• **Description of the task**: Your task is to restate the data word for word.
— Start of Supplied information —
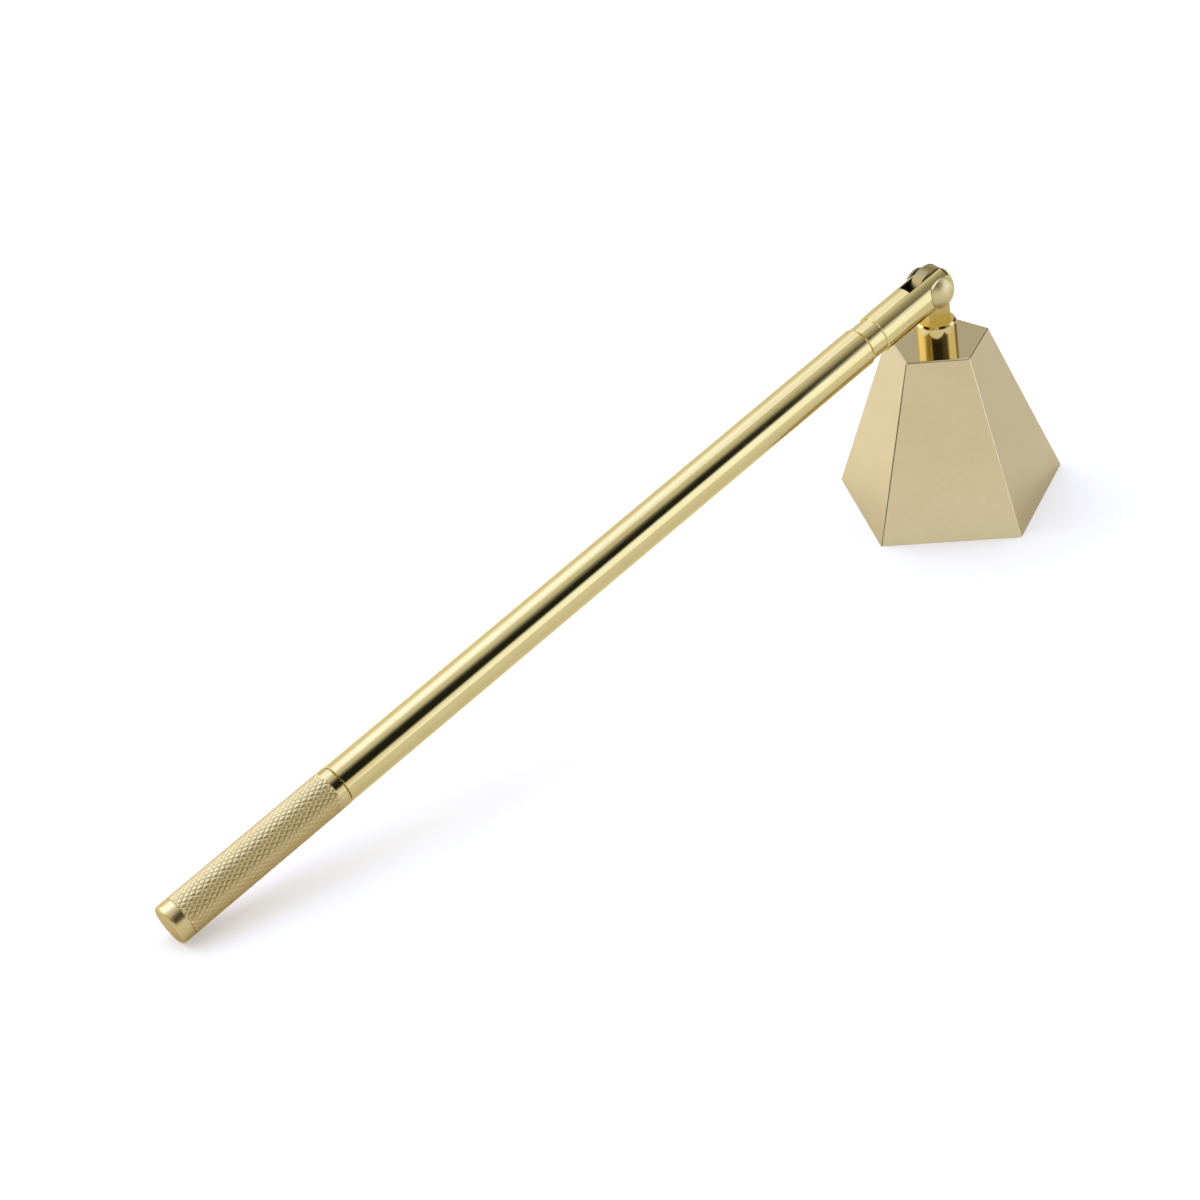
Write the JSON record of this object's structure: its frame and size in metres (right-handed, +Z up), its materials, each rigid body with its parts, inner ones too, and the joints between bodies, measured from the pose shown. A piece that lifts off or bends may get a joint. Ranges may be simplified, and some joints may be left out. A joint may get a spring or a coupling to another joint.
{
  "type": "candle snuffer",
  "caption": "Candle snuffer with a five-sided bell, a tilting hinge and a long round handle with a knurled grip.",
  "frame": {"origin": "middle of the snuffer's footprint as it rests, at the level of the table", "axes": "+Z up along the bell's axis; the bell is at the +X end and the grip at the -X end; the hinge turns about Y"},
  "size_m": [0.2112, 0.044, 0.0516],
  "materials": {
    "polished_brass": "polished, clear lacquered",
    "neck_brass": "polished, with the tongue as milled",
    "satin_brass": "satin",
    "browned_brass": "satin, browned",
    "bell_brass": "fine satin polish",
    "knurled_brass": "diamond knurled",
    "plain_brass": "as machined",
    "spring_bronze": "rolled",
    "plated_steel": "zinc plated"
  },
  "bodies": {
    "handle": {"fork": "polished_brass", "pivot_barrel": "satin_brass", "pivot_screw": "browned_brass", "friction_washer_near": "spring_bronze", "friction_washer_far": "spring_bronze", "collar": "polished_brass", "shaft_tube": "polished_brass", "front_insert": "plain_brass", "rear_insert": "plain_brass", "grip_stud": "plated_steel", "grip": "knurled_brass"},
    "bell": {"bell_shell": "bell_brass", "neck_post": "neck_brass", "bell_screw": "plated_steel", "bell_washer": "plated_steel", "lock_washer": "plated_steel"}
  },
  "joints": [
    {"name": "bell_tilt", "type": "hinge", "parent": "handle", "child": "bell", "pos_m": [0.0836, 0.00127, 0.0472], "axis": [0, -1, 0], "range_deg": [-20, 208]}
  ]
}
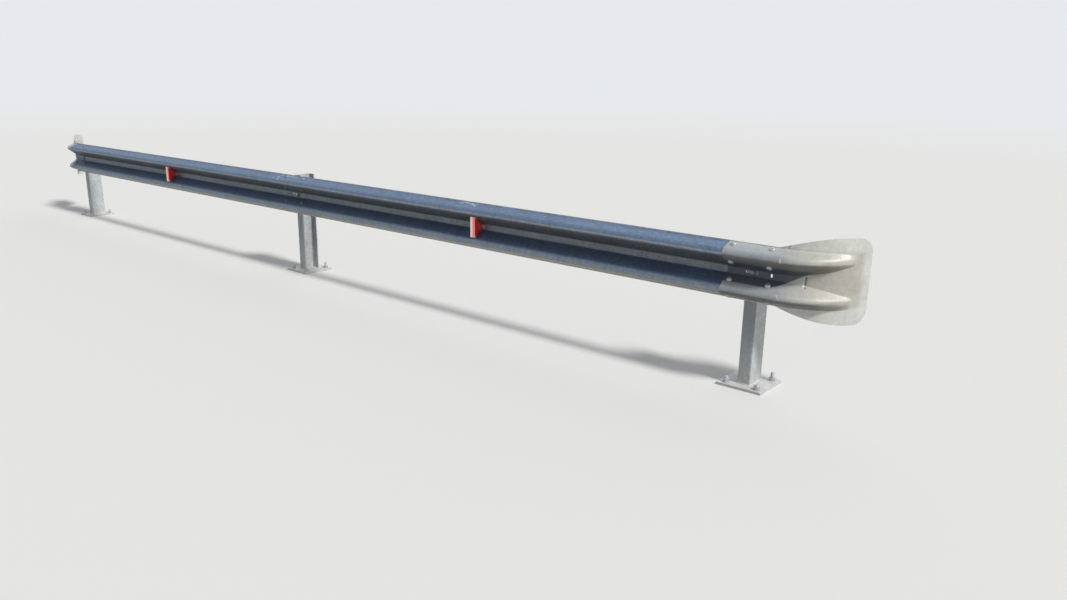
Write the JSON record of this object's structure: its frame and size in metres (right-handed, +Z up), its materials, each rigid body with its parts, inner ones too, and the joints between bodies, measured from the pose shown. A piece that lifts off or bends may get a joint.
— End of Supplied information —
• **Full response**:
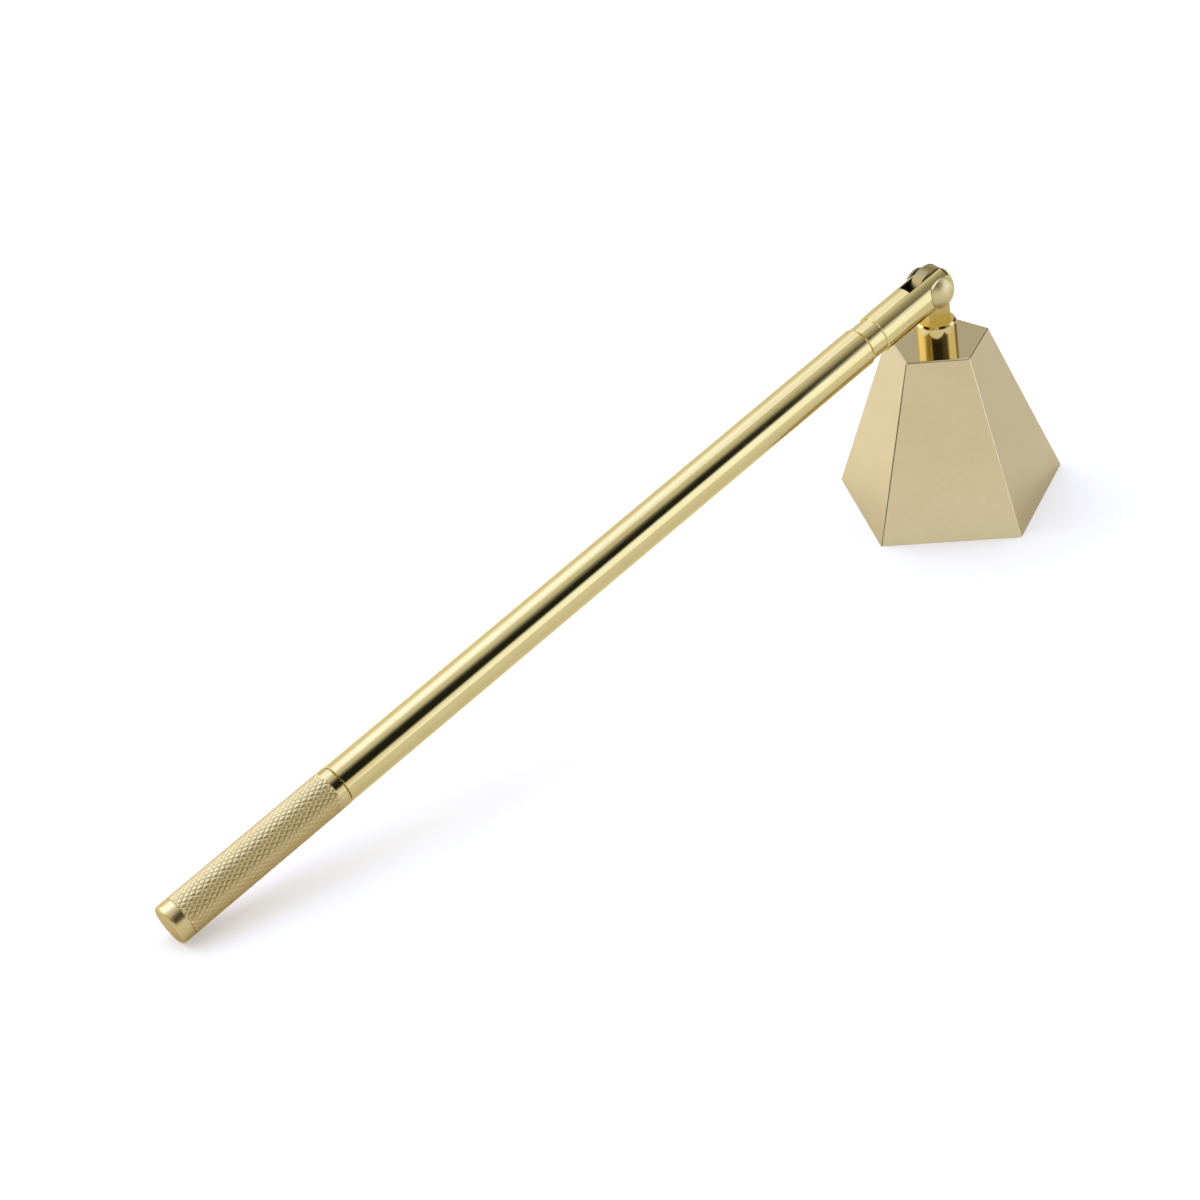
Write the JSON record of this object's structure: its frame and size in metres (right-handed, +Z up), its materials, each rigid body with its parts, inner ones too, and the joints between bodies, measured from the pose shown. A piece that lifts off or bends may get a joint. Ranges may be simplified, and some joints may be left out. A joint may get a spring or a coupling to another joint.
{
  "type": "candle snuffer",
  "caption": "Candle snuffer with a five-sided bell, a tilting hinge and a long round handle with a knurled grip.",
  "frame": {"origin": "middle of the snuffer's footprint as it rests, at the level of the table", "axes": "+Z up along the bell's axis; the bell is at the +X end and the grip at the -X end; the hinge turns about Y"},
  "size_m": [0.2112, 0.044, 0.0516],
  "materials": {
    "polished_brass": "polished, clear lacquered",
    "neck_brass": "polished, with the tongue as milled",
    "satin_brass": "satin",
    "browned_brass": "satin, browned",
    "bell_brass": "fine satin polish",
    "knurled_brass": "diamond knurled",
    "plain_brass": "as machined",
    "spring_bronze": "rolled",
    "plated_steel": "zinc plated"
  },
  "bodies": {
    "handle": {"fork": "polished_brass", "pivot_barrel": "satin_brass", "pivot_screw": "browned_brass", "friction_washer_near": "spring_bronze", "friction_washer_far": "spring_bronze", "collar": "polished_brass", "shaft_tube": "polished_brass", "front_insert": "plain_brass", "rear_insert": "plain_brass", "grip_stud": "plated_steel", "grip": "knurled_brass"},
    "bell": {"bell_shell": "bell_brass", "neck_post": "neck_brass", "bell_screw": "plated_steel", "bell_washer": "plated_steel", "lock_washer": "plated_steel"}
  },
  "joints": [
    {"name": "bell_tilt", "type": "hinge", "parent": "handle", "child": "bell", "pos_m": [0.0836, 0.00127, 0.0472], "axis": [0, -1, 0], "range_deg": [-20, 208]}
  ]
}
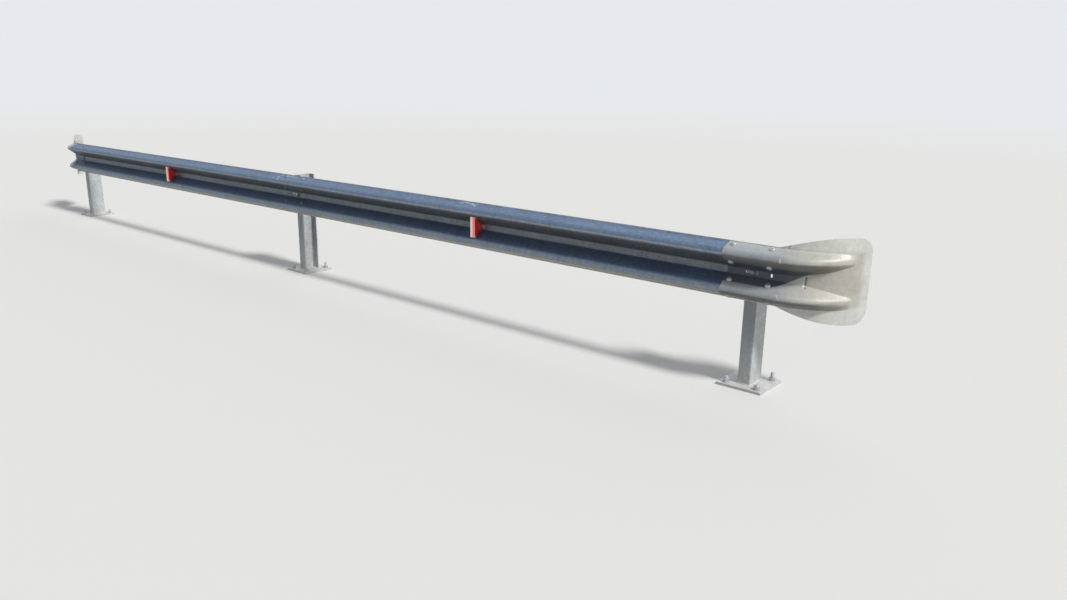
Write the JSON record of this object's structure: its frame and size in metres (right-handed, +Z up), its materials, each rigid body with its parts, inner ones too, and the joints between bodies, measured from the pose shown. A piece that lifts off or bends may get a joint.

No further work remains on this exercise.